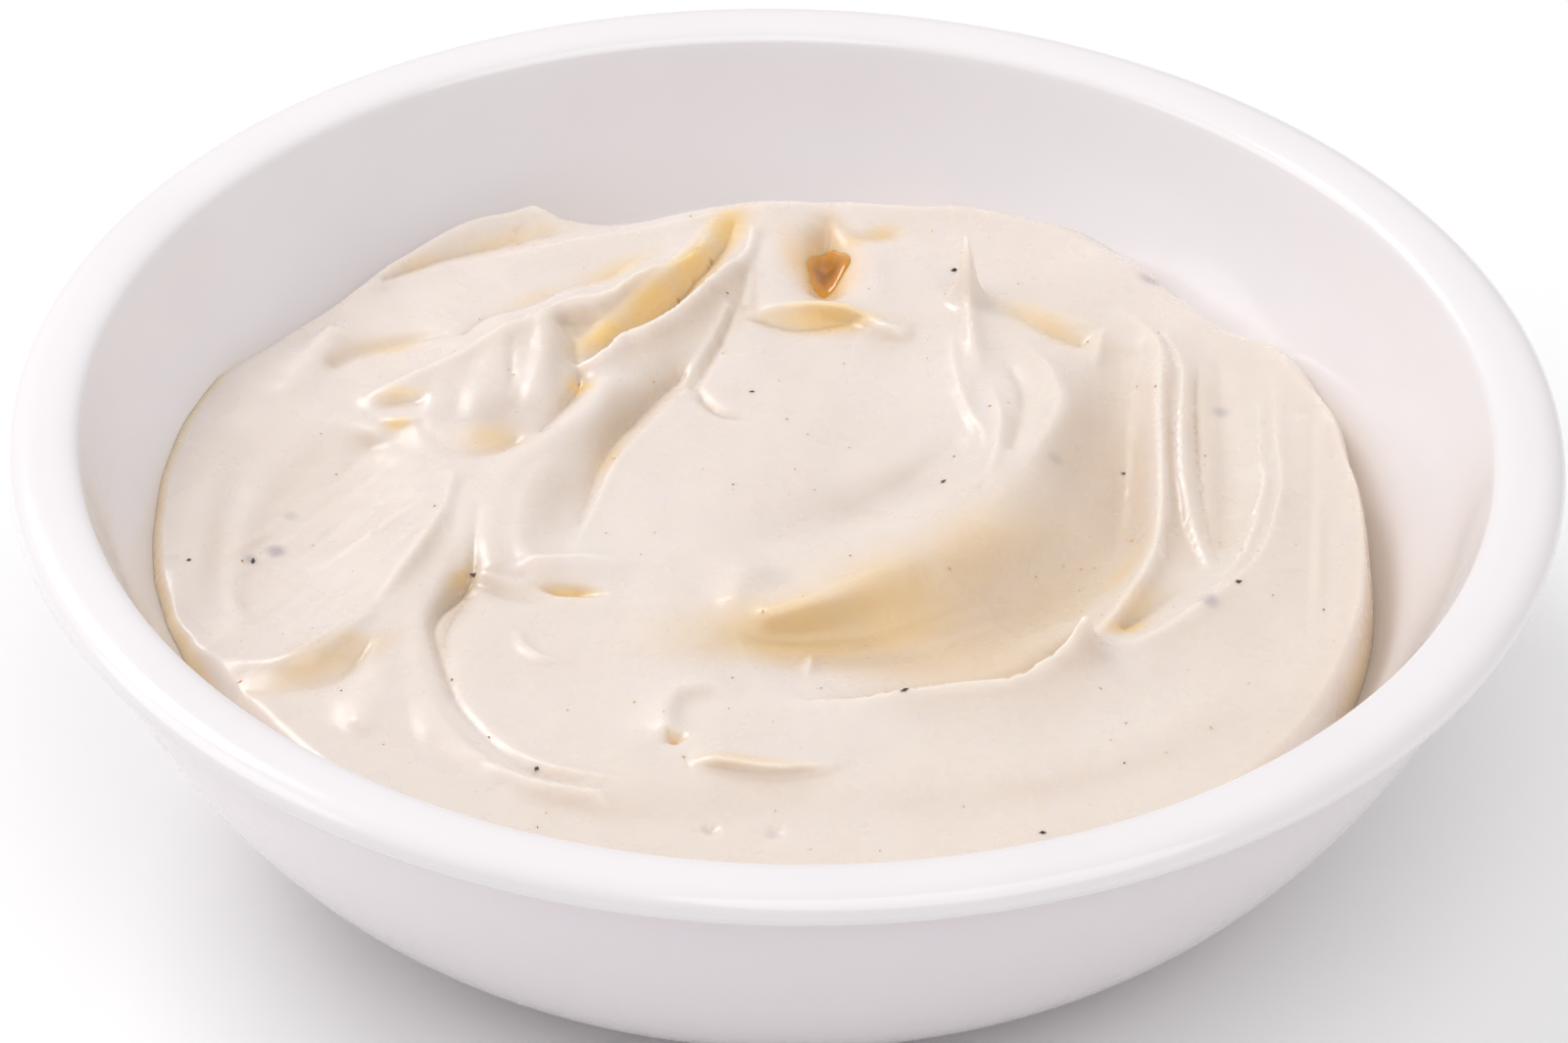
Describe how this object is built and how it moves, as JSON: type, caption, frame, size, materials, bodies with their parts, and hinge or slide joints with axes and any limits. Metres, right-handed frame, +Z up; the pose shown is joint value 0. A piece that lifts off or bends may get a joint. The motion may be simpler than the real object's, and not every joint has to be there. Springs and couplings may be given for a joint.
{
  "type": "bowl of mayonnaise",
  "caption": "Round white ceramic bowl with a rolled rim, filled with spooned and swirled mayonnaise that has soft ridges, a drawn-up peak and a spoon hollow.",
  "frame": {"origin": "centre of the foot ring's base, on the surface that the bowl stands on", "axes": "+Z up along the bowl's axis, -Y on the near side, where the picture was taken from, +X to the right as the picture shows it"},
  "size_m": [0.13, 0.13, 0.037],
  "materials": {
    "glaze": "glossy",
    "mayonnaise": "satin"
  },
  "bodies": {
    "root": {"bowl": "glaze", "mayonnaise": "mayonnaise"}
  },
  "joints": []
}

....

- _TO DO_
Print back all the lines verbatim.

- _SOLUTION FOR THIS PROBLEM_
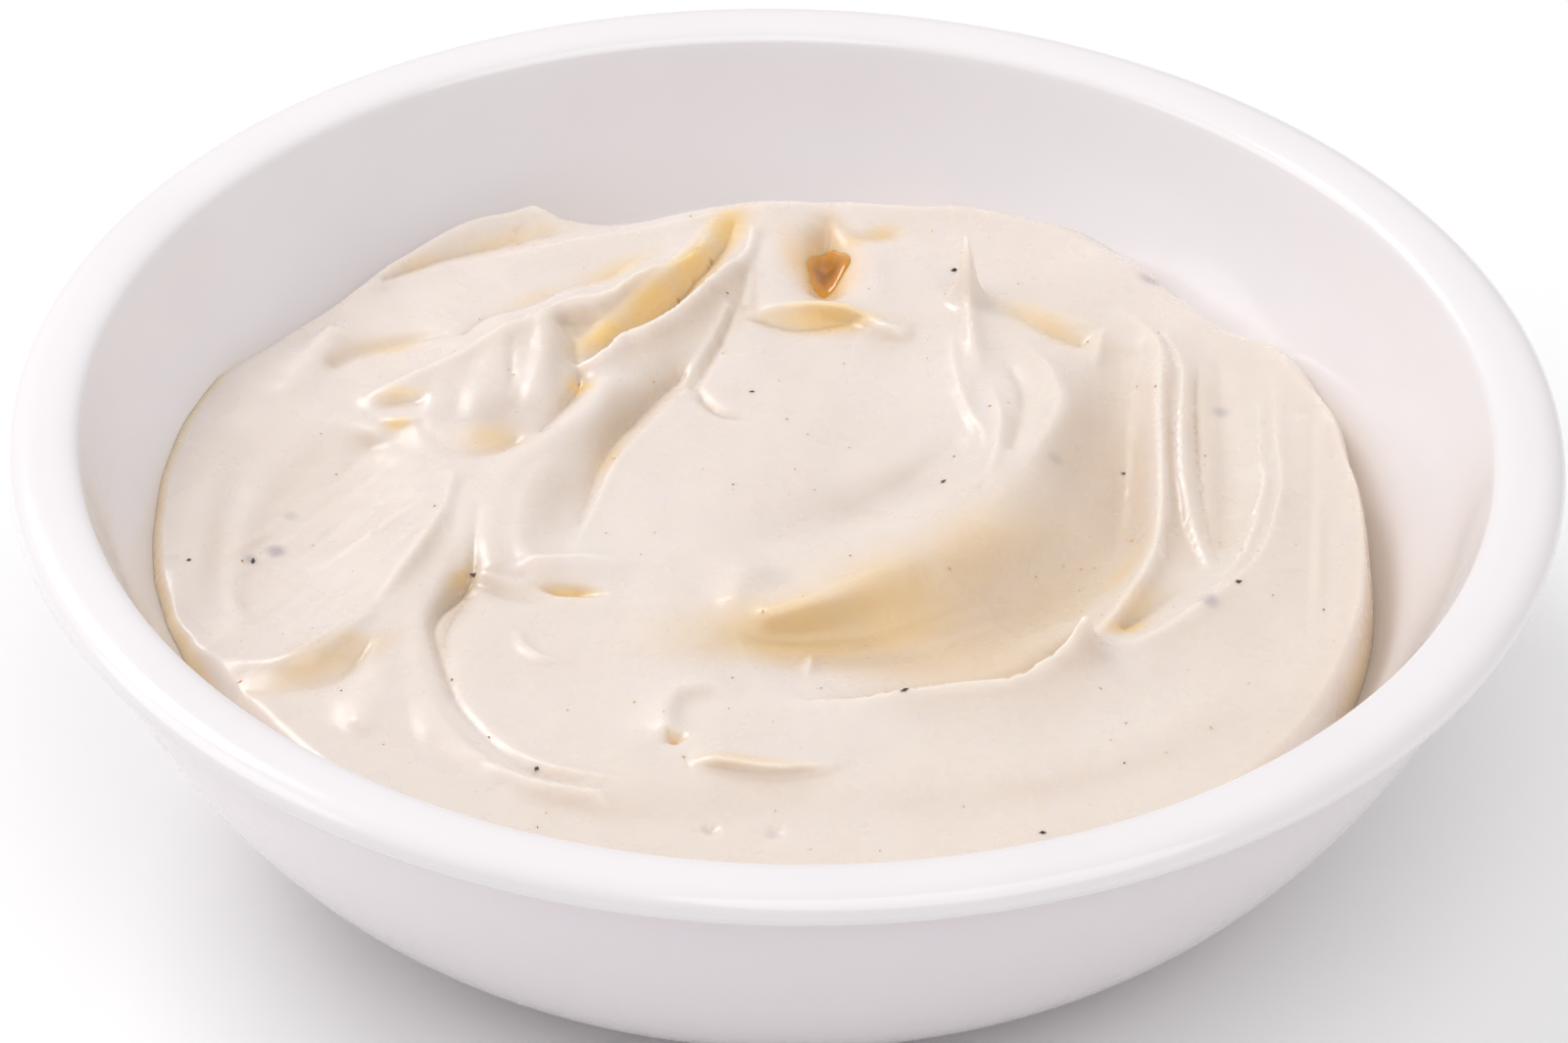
Describe how this object is built and how it moves, as JSON: type, caption, frame, size, materials, bodies with their parts, and hinge or slide joints with axes and any limits. Metres, right-handed frame, +Z up; the pose shown is joint value 0. A piece that lifts off or bends may get a joint. The motion may be simpler than the real object's, and not every joint has to be there. Springs and couplings may be given for a joint.
{
  "type": "bowl of mayonnaise",
  "caption": "Round white ceramic bowl with a rolled rim, filled with spooned and swirled mayonnaise that has soft ridges, a drawn-up peak and a spoon hollow.",
  "frame": {"origin": "centre of the foot ring's base, on the surface that the bowl stands on", "axes": "+Z up along the bowl's axis, -Y on the near side, where the picture was taken from, +X to the right as the picture shows it"},
  "size_m": [0.13, 0.13, 0.037],
  "materials": {
    "glaze": "glossy",
    "mayonnaise": "satin"
  },
  "bodies": {
    "root": {"bowl": "glaze", "mayonnaise": "mayonnaise"}
  },
  "joints": []
}